A pesquisadora apontou que o surgimento dos novos movimentos tem como base o processo de contradição e crise do sistema capitalista. Aumento do desemprego, a individualização, a ideia de pertencimento a uma sociedade pós-industrial e o afastamento das entidades de organização social, como sindicatos, ampliam sobremaneira os conflitos. “Os conflitos do trabalho colocam em evidência os conflitos de classe”, apontou.
 
Para ela, esse cenário ajuda a refletir sobre as diferentes formas de objetivos de mobilização, com destaque para: as demandas pontuais do Estado, as lutas por reformas, as mudanças das práticas e dos valores sociais e a luta antissistêmica. Esses pontos não como excludentes, pelo contrário, alimentam um nova forma de luta e que ainda é carente de problematização.
 
Importância da Economia Política na contemporaneidade
 
Galvão também refletiu sobre as contribuições da Economia Política na contemporaneidade e destacou a importância de se olhar a conjuntura na qual o protesto se introduz e o caráter deste protesto no interior da sociedade.
 
E questionou: “Como movimentos que colocam projetos distintos podem encontrar lutas comuns?
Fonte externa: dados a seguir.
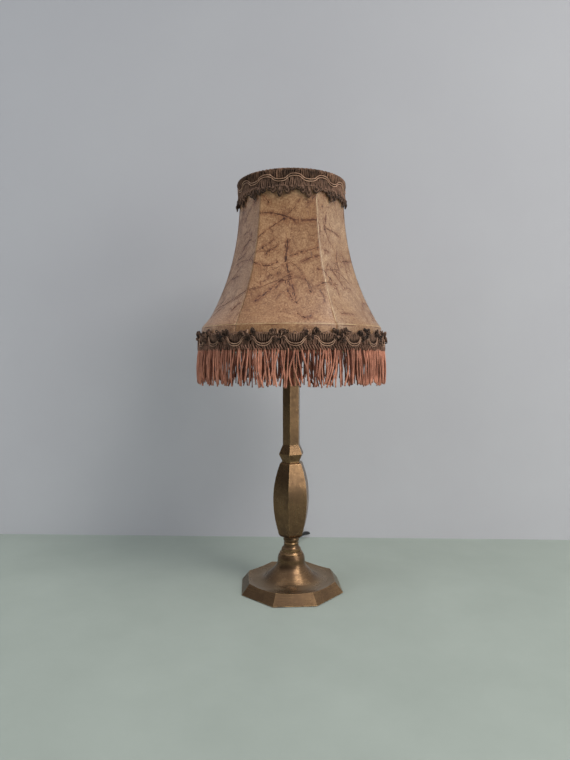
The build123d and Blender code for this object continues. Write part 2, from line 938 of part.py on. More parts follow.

Até que ponto a luta por direitos é compatível com a luta contra o capitalismo? A luta contra a opressão passa pelo enfrentamento do capitalismo?”
 
E destacou que o ponto chave que une os diferentes movimentos, quando estes percebem a complexidade do sistema, é a luta contra um sistema excludente.
 
“Se, de um lado, os interesses da classe dominante se sobrepõem aos interesses dos dominados, de outro, os movimentos sociais, mesmo os que não travam a luta anticapitalista, se chocam com a ideologia dominante, se entendermos que as relações sociais capitalistas não se realizam apenas no plano da produção
“, externou.
E completou: “Por essa lógica a luta destes movimentos afetam o direito de propriedade (quando das lutas pelas ocupações de terra); a igualdade formal (que oculta a desigualdade real); e o direito e ir e vir livremente”.
 
Nos termos da pesquisadora, entender os processos que se estabelecem com os chamados novos movimentos, as contribuições marxistas e o legado dos movimentos tradicionais são fundamentais para entender a dinâmica do sistema capitalista e sua influência nos debates e rumos da sociedade.
 
“Olhar a dinâmica dos movimentos sociais nesta perspectiva significa jogar luz em seus avanços e retrocessos, seus potenciais e limites. Para, assim, apontar as contradições e as reproduções de preconceitos tanto na sua construção prática, como na sua construção teórica”, finalizou Galvão.